Yale found its stride in the ensuing minutes and pulled level with the Pioneers shortly after a near miss from close range by forward Andrew Gaus ’19. Defenseman Chandler Lindstrand ’20, one of three freshmen starting on defense for the Bulldogs, scored his first college goal on a pass from forward Joe Snively ’19, last season’s ECAC Rookie of the Year, firing a high wrist shot off goalie Nathan Perry’s arm at 6:08.
“[Scoring my first career goal] was an unbelievable feeling,” Lindstrand said. “To get it in the first game was special.”
The Bulldogs drew back-to-back penalties in the middle of the opening period as the officials adhered strictly to the letter of the law, but the Yale power play failed to launch. Once the sides found themselves at even strength again, the Bulldogs pulled away for good, thanks to third-line forwards Mike Doherty ’17, Ted Hart ’19 and Chris Izmirlian ’17.
Hart scored the go-ahead goal at 14:58 from Doherty’s assist, rifling a shot just inside the near post from a tight angle. Less than two minutes later at 16:36, Izmirlian doubled the Yale advantage. Doherty broke into the zone before laying the puck back to Izmirlian, who coolly slotted his wrist shot inside the left post. Doherty’s two-assist night matched his point output from Yale’s 5–1 victory over Sacred Heart in his rookie season.
“[The three of us] developed chemistry last year and that’s carried over into this year,” Hart said. “We understand each other as players and we know the kind of plays that make our line successful.”
The Bulldogs skated back onto the ice for the second period facing their first penalty-kill opportunity of the season after a roughing call against forward Frankie DiChiara ’17. Last year, Yale’s penalty kill shattered the NCAA all-time record, successfully killing 94.4 percent of its penalties. Yale’s penalty kill was tested early and often in the second period, as the roughing on DiChiara was the first of six Yale penalties in a period that saw 16 minutes of total penalty time between the two teams.
Head coach Keith Allain ’80 noted before the game that referees in collegiate hockey are actively trying to be tougher on calls this year given a new mandate from the NCAA rules committee to tightly enforce hooking, obstruction and interference penalties.
“If this is the way the game is going to be played?

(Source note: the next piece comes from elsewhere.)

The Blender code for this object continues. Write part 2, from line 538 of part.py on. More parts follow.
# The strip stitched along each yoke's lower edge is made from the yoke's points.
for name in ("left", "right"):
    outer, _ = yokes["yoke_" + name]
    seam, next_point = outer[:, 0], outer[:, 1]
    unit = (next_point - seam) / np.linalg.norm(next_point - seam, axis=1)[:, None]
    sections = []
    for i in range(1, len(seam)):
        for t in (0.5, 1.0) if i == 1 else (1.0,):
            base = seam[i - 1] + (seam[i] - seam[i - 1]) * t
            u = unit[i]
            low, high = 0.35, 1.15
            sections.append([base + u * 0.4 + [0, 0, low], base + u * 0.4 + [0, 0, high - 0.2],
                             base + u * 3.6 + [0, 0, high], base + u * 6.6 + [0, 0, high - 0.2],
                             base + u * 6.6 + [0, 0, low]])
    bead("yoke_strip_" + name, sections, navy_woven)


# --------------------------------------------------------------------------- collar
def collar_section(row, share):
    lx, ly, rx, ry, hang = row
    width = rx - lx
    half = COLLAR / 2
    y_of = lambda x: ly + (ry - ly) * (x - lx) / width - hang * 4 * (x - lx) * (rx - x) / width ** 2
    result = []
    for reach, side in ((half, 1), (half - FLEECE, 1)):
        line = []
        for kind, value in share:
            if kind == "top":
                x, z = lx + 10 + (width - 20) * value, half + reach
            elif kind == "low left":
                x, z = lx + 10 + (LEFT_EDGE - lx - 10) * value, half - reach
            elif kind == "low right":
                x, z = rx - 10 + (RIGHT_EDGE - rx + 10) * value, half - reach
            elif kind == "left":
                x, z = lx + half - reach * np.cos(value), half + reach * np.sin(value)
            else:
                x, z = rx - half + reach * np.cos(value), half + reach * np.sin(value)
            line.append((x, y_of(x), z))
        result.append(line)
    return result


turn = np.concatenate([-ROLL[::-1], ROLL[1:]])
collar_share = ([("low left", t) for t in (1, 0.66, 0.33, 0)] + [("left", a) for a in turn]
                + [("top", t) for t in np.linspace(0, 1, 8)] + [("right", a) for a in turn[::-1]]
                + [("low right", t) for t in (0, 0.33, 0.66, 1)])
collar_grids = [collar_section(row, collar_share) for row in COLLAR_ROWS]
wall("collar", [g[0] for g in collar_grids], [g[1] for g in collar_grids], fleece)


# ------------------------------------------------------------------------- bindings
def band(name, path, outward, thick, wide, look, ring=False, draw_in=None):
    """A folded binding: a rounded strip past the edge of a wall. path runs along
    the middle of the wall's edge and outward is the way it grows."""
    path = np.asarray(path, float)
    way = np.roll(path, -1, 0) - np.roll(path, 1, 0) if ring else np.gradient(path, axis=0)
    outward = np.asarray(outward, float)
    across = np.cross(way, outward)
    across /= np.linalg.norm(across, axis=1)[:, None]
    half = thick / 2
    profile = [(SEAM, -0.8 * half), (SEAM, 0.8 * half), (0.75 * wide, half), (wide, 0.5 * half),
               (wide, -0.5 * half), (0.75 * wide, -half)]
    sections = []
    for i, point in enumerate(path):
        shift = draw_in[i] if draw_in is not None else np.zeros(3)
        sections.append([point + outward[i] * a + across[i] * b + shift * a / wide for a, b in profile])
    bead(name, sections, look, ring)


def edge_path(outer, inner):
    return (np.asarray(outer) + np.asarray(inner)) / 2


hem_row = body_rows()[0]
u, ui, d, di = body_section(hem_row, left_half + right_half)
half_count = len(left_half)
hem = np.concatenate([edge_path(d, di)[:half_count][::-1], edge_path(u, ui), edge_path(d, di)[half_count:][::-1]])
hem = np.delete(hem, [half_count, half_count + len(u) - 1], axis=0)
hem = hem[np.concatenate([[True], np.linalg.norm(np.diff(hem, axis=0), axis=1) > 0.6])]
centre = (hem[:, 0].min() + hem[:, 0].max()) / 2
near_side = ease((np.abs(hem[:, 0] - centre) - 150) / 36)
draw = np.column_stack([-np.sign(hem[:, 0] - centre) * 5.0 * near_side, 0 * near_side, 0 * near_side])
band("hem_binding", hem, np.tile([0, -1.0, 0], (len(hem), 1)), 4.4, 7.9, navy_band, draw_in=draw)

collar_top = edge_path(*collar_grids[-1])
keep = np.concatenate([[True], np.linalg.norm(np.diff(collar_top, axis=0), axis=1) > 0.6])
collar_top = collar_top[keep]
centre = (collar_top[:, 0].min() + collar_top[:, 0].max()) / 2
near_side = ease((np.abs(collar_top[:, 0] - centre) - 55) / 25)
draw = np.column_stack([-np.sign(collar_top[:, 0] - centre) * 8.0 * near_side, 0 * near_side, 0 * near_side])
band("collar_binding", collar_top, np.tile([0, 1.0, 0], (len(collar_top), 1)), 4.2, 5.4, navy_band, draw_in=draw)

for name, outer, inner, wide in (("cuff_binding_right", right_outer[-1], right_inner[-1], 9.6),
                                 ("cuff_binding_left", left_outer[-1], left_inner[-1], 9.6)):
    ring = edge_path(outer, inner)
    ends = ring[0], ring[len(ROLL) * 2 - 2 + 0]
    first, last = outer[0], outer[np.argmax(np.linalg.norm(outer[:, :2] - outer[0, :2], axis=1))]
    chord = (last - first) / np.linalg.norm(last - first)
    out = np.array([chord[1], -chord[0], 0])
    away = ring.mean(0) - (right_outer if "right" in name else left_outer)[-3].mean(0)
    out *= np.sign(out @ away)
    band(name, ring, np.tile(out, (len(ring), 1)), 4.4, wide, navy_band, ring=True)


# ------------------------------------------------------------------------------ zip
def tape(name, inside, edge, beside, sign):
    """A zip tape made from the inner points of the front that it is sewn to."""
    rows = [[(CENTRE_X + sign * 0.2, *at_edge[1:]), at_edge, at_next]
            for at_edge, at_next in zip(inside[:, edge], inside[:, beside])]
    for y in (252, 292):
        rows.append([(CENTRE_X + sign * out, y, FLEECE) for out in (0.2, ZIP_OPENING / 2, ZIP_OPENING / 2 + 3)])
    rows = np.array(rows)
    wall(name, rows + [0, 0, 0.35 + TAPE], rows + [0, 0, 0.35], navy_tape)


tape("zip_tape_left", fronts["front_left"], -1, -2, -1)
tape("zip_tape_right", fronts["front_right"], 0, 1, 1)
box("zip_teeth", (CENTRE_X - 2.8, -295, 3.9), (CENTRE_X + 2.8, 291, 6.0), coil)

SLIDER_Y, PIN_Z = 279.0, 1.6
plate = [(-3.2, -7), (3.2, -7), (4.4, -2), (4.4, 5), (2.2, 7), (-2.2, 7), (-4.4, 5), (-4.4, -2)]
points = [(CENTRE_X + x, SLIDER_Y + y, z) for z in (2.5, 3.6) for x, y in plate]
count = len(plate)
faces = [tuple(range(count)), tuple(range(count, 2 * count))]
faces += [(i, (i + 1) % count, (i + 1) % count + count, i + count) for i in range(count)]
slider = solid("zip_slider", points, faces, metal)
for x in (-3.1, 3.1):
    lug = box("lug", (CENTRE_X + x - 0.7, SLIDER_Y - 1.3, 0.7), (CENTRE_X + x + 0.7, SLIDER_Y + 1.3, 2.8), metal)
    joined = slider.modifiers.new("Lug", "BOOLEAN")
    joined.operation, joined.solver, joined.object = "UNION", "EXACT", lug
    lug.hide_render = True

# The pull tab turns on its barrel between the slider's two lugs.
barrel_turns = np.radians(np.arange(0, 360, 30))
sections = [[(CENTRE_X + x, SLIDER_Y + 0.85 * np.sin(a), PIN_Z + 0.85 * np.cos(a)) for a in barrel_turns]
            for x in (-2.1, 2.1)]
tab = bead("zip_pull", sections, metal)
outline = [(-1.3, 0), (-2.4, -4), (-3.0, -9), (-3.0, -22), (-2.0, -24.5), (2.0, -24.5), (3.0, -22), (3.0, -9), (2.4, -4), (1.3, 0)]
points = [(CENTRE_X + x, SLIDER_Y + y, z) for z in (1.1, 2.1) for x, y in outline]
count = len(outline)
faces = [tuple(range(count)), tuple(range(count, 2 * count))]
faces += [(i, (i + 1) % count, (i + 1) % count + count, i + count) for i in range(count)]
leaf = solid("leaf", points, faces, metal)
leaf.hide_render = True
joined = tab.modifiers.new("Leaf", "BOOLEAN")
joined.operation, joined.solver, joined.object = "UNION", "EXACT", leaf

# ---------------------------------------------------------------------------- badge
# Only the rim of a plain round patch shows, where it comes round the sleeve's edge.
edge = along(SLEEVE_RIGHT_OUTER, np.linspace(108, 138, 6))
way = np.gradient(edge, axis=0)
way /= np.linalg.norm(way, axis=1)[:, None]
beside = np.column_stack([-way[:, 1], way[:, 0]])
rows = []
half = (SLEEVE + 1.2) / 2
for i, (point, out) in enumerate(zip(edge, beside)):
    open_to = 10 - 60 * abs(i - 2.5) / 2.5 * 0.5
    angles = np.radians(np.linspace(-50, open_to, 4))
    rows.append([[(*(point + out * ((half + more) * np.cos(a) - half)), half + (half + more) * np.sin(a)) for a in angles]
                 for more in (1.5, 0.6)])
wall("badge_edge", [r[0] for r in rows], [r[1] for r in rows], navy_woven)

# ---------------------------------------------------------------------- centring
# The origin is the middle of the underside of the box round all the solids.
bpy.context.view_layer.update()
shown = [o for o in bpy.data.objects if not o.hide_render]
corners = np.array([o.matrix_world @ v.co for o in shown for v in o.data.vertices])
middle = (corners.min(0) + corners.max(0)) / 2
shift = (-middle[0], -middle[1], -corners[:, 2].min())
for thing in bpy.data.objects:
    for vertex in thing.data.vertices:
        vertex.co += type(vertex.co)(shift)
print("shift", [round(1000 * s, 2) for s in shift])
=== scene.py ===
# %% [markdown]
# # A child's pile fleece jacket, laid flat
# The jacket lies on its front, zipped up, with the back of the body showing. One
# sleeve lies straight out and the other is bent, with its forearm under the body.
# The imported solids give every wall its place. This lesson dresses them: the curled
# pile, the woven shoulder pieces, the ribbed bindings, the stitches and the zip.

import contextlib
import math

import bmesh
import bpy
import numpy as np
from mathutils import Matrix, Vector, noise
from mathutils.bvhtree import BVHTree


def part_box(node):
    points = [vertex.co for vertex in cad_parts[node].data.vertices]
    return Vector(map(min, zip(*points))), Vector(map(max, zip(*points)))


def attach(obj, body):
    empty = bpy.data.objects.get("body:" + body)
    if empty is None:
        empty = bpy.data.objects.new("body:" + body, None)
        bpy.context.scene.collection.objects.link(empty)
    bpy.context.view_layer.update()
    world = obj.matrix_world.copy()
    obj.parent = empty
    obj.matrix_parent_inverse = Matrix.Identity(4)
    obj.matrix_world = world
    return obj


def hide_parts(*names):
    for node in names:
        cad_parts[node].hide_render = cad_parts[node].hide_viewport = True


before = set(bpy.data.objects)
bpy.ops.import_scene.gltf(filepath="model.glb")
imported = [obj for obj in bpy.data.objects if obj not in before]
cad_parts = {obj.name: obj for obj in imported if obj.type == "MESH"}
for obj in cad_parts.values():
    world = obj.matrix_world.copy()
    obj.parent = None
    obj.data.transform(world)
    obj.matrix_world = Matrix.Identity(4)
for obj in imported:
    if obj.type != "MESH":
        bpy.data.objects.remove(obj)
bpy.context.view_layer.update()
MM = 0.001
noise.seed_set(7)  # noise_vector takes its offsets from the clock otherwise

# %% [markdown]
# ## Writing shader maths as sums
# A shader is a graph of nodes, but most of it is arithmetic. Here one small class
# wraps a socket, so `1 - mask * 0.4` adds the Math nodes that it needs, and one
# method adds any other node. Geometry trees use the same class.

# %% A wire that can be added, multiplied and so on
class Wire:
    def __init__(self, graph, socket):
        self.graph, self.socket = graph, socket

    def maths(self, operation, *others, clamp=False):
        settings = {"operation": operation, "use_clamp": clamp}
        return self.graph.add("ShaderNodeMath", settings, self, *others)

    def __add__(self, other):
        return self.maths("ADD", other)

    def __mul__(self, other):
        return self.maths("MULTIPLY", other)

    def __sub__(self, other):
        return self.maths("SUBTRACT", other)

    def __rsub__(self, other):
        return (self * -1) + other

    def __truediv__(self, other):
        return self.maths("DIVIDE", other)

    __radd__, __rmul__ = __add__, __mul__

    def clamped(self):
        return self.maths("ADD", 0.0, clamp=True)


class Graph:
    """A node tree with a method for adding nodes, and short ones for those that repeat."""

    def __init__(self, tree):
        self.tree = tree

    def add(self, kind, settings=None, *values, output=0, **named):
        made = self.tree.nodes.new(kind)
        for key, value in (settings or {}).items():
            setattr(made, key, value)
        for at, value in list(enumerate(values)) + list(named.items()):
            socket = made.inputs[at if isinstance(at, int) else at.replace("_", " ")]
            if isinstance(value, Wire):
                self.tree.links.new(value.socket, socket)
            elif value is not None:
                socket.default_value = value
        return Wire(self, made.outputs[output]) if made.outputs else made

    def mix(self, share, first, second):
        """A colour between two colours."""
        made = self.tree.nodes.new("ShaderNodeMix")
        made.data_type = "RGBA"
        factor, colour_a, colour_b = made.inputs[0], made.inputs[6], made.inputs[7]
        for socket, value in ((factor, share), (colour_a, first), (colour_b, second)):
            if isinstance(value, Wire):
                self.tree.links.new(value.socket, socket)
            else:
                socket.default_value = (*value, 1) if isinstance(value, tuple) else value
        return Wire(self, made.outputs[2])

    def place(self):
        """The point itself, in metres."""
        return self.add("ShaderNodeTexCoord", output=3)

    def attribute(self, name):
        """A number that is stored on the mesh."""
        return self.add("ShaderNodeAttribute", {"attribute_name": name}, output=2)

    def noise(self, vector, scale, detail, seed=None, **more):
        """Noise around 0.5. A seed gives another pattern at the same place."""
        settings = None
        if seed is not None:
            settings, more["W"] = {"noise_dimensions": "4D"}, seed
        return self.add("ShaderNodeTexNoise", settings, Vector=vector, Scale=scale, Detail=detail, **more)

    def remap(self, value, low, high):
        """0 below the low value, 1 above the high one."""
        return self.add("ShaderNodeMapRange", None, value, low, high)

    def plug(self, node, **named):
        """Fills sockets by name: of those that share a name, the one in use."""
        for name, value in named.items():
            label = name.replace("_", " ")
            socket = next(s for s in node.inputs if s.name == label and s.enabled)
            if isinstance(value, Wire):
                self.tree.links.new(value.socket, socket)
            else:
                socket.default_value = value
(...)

Oof. It’s not very pretty,” Allain said. “It takes a lot of getting used to on the bench. … We have to learn from it, we have to be smarter with our use of sticks.”
The Pioneers spent six of the first 10 minutes of the second period a man up but failed to translate that advantage onto the scoreboard. The effectiveness of the Bulldog penalty kill carried Yale into the final period with its same two-goal advantage.
The calls continued to pile up in the third, but it was the Bulldogs who finally broke through on the power play, increasing their lead four minutes into the period. After a sharp pass from Snively, Hayden blasted a one-timer from the right circle for his 30th career goal.
The Pioneers had some good chances to get back in the game, particularly on two five-on-three opportunities midway through the period, but ultimately were unable to beat Spano and Yale’s defense.
“[Spano’s save on the five-on-three] was the save of the game,” Allain said. “We talk about our penalty kill being good, [and] the goalie’s got to be your best penalty killer. I thought [Spano] had a really good game.”
In his first start since Dec. 5, 2015, Spano stopped 23 of 24 shots, shutting out the Pioneers for the final 55:36 of the game. The Elis killed off all nine of their penalties, and scored once on their seven power play opportunities.
The 4–1 victory against a nonconference opponent provided a good opportunity for both the freshmen and returning players alike to find their rhythm on the ice.
“[This win] is huge for our team,” Spano said. “We just want to start rolling now.”
Yale begins conference play next weekend with games at ECAC opponents No. 20 Union and RPI.